In the video, a range of mostly people of color say, “It’s not your fault. It happened a long time ago, but remaining neutral and pretending like it didn’t happen or that it doesn’t still impact us today. So please, take the day to learn the whole story. Celebrate the people who were here first. Petition for a nationally recognized indigenous holiday. So please, reconsider the story of Columbus.” “The issue goes beyond Caribbean Indigenous Peoples however, it is really about society being complacent with symbols of genocide,” said Roberto Borrero, a representative of the Confederation. In 1990, the state of South Dakota declared the second Monday in October Native Americans Day, and in 1992, the city council of Berkeley, California declared October 12 a “Day of Solidarity with Indigenous People.” “The fact that we were able to get the state to acknowledge the change was a positive move in the right direction, although it's not a cure all by any means,” says Charon Asetoyer, the founder and executive director of the Native American Women’s Health Education Resource Center, an organization for and run by indigenous women in Lake Andes, South Dakota. “It does mean that some people are thinking in a more forward direction.”

Even if the campaign catches on and local and state governments begin to reconsider Columbus Day, so much more needs to be done to educate the public about the history of Native Americans. “It’s pushed under the rug,” says Nikke Alex, director of the Black Mesa Water Coalition in Flagstaff, Arizona’s Navajo Nation. “I remember in grade school, there was a paragraph about Native Americans, but what's taught in school is about the Founding Fathers of the United States. The genocide is never talked about.”

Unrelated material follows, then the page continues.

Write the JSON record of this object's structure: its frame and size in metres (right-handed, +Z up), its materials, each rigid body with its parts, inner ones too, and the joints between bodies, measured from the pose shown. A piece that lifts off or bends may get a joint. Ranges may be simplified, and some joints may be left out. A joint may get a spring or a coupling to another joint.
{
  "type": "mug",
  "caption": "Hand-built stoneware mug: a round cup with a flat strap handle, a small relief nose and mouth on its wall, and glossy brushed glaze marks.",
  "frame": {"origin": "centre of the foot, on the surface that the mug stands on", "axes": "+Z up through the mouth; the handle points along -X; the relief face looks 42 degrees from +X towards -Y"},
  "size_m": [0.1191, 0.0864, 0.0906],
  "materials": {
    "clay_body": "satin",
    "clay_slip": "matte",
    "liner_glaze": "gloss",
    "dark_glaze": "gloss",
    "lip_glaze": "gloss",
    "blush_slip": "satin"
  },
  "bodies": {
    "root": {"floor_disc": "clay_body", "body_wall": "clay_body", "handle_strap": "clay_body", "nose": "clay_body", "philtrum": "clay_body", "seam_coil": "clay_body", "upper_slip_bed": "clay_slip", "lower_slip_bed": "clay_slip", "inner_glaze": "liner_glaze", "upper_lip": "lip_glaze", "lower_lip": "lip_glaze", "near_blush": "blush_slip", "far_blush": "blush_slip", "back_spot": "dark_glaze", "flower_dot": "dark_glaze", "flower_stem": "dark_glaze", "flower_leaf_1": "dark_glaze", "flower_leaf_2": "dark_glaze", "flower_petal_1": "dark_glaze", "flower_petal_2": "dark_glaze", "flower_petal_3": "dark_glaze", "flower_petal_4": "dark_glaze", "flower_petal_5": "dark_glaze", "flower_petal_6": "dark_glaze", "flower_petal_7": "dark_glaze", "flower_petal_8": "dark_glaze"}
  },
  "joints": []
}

The current realities facing Native Americans are also pushed under the rug or just plain ignored. Alex’s grandmother didn’t know that the United States is currently facing a recession/depression because poverty and high unemployment is systemic in Indian Country.

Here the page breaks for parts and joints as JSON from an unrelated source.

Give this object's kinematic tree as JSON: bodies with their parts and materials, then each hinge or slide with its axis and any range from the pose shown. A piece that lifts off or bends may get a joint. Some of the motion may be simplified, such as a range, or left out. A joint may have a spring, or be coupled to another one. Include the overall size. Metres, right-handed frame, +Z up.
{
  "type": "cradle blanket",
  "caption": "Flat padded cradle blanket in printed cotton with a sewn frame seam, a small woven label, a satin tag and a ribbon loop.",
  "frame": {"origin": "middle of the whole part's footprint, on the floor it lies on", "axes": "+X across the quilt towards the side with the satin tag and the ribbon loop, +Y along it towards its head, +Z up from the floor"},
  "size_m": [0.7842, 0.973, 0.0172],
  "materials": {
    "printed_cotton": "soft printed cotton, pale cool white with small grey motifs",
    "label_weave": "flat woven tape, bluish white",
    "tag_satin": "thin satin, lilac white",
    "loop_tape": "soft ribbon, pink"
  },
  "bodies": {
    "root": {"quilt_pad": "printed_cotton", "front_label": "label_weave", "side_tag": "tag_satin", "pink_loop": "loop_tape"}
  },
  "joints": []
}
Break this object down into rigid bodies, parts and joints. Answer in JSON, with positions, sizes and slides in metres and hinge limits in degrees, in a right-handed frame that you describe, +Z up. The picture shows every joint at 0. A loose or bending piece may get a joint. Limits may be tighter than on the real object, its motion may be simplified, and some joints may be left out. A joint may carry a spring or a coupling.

Alex says the Navajo Nation is currently dealing with a 66 percent unemployment rate. Thirty percent of Navajos don’t have electricity or running water. “I grew up hauling water not only for our house, but for our livestock and agriculture,” says Alex.

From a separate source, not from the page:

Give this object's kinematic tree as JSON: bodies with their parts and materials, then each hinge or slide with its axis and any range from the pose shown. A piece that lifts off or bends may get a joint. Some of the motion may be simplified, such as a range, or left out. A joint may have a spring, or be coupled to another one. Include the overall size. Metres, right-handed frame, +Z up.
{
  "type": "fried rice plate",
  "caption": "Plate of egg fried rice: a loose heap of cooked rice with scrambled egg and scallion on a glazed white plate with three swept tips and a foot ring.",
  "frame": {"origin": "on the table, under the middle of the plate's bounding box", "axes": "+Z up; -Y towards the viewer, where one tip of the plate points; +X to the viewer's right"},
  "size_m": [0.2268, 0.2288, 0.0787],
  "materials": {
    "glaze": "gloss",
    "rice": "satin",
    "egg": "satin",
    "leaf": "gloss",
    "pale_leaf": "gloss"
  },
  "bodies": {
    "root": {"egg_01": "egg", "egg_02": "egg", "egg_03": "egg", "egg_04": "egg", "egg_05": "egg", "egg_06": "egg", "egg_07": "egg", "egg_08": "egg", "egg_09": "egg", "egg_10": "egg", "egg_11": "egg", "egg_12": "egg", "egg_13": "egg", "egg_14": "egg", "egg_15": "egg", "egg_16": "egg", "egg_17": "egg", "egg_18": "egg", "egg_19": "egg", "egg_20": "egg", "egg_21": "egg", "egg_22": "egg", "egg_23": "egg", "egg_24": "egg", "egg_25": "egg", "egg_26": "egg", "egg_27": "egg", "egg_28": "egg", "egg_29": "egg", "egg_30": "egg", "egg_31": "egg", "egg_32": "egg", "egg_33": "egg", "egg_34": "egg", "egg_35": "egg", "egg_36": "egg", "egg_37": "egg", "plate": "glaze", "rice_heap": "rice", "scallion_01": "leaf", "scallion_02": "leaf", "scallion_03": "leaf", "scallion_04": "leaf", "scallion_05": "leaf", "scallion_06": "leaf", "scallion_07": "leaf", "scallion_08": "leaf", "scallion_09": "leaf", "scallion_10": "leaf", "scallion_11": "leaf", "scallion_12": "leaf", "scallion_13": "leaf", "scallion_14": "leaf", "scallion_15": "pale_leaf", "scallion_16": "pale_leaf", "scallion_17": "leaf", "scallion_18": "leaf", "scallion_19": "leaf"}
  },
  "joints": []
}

Navajos are also dealing with environmental degradation and a growing public health crisis, largely caused by coal and uranium mining, oil extraction, and water contamination. The tribes in South Dakota are facing a 60 percent unemployment rate and Charon Asetoyer is seeing a rise in cervical and ovarian cancers. “We live in an area that’s right in the middle of chemical push farming. There’s agriculture all around us. They use herbicides and pesticides and all kinds of chemicals. No matter where you live, you’re exposed to it.” There are also a growing number of confined animal feeding operations in the area. In 2000, Kandi Mossett, tribal campus climate challenge organizer with the Indigenous Environmental Network, was diagnosed with a rare form of cancer after finding a stage four sarcoma tumor on her stomach. She wasn’t surprised when she found out because so many people on her North Dakota reservation have cancer. She decided to commit her life to working on the issue of global climate change and building a clean energy economy after she realized the connection between fossil fuel use and human health. North Dakota, the fourth largest oil producer in the country, is home to the nation’s first ever coal gasification plant, seven coal-fired power plants, and a coal strip mining industry.

The Reconsider Columbus campaign is important to Mossett, whose people were displaced three times, because she says native youth need to know where they come from. “People feel lost when they don’t know the history or understand how we got to this point,” she says.